New COP28 head also boss of one of biggest oil companies
January 16, 2023Rarely in the history of the United Nations' climate talks have reactions contrasted more than when the United Arab Emirates (UAE) named Sultan al-Jaber as the upcoming conference's President.
The next UN Climate Change Conference, known as COP28, will be held in Dubai, in the UAE, next November. But activists harshly criticized the choice of 49-year-old Sultan al-Jaber to preside over it. Al-Jaber is the Emirate's Minister for Industry and Advanced Technology as well as CEO of the Abu Dhabi National Oil Company (ADNOC), one of the biggest such firms in the world.
Tasneem Essop, director of Climate Action Network wrote on Twitter that she sees it as "imperative for the world to be reassured that he will step down from his role as the CEO of the Abu Dhabi National Oil Company ... he cannot preside over a process that is tasked to address the climate crisis with such a conflict of interest, heading an industry that is responsible for the crisis itself."
ADNOC is not only the world's twelfth-largest oil company by production. It also ranks among the 20 largest corporate polluters of greenhouse gases in history, according to a study published in 2020 by the US-based Climate Accountability Institute.
However, others have pointed out that Sultan al-Jaber is a champion for renewables in the UAE.
He has served as the UAE's Special Envoy for Climate Change for years and attended the past ten COPs.
In 2006, he was also the co-initiator of Masdar, the government's renewable energy company, for which he serves as chairman.
He's also been actively involved in other green initiatives, like the Emirates' vow in 2021 to become carbon neutral by 2050, ten years earlier than neighboring Saudi Arabia and Kuwait.
"The choice to appoint Sultan al-Jaber is the embodiment of the emirate's ambitions to being able to reconcile saving the fossil fuel industry with making concrete steps to advance more sustainable industries and practices," Cinzia Bianco, a visiting fellow at the European Council on Foreign Relations (ECFR) told DW.
Dubai's duality
Al-Jaber himself has not commented on any of the calls for him to step down as head of ADNOC or the criticism that he should not be running COP28.
Ahead of the last COP27, which took place in Egypt in November 2022, he told Emirati newspaper The National that "you need to maintain the current system, while the world still relies on it [and] drive down its emissions, while driving up investment in new energies."
"Innovative climate action, which involves the fast adoption of renewable energy and other low-carbon sources, has the potential to provide long-lasting energy security. But we are not there yet," al-Jaber added.
Jessica Obeid, senior global advisor for London-based consultancy Azure Strategy and an independent energy policy consultant, regards this approach as a "much-needed policy alignment."

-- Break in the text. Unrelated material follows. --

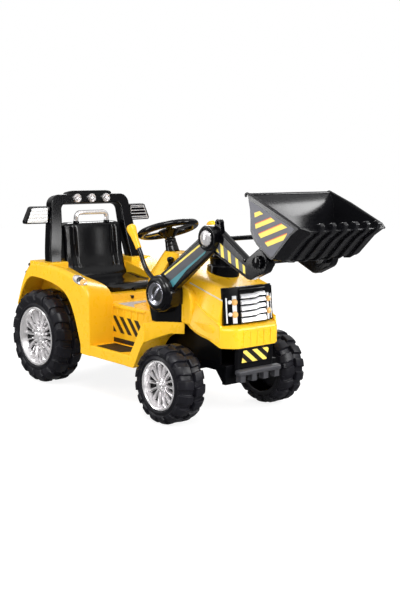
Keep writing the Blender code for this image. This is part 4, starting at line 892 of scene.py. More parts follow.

"His roles represent the multiple elements at play in this era of energy transition," Obeid told DW, adding that, "an adequate transition will involve all sectors, including the oil and gas industry, and low-carbon technologies need to be developed and deployed in this industry as well."
From her point of view, the trend is clear. "The UAE's energy transition is gaining momentum," she told DW.
Pragmatic approach
The UAE has been systematically trying to reduce its dependence on oil revenues.
"Today over 70% of our economy is generated outside the oil and gas sector," al-Jaber stated in his first speech since his nomination for COP28, as he attended the Atlantic Council Global Energy Forum in Abu Dhabi last Saturday.
"We know many of the solutions do exist: scaling renewables , nuclear and hydrogen, and carbon capture, and energy efficiency and, of course, the least carbon-intensive oil and gas, as well as new technologies yet to be developed and deployed," he said.
While highlighting that no country should be left alone to cope with climate change, he reiterated the need to provide energy security for the global economy too.
The ECFR's Cinzia Bianco would even see any criticism of the UAE's combination of fossil and renewable energies, as a "sign of hypocrisy" in view of the recently updated energy contracts by European countries in the wake of Russia's attack on Ukraine and the resulting energy-crisis in Europe.
"Obviously, it's not the best possible situation to face the climate emergency but I think the UAE could be a good interlocutor to show the way for other energy-producing countries that are even more reluctant than the UAE, to be investing significantly — financially and otherwise — into other forms of climate protection," Bianco told DW.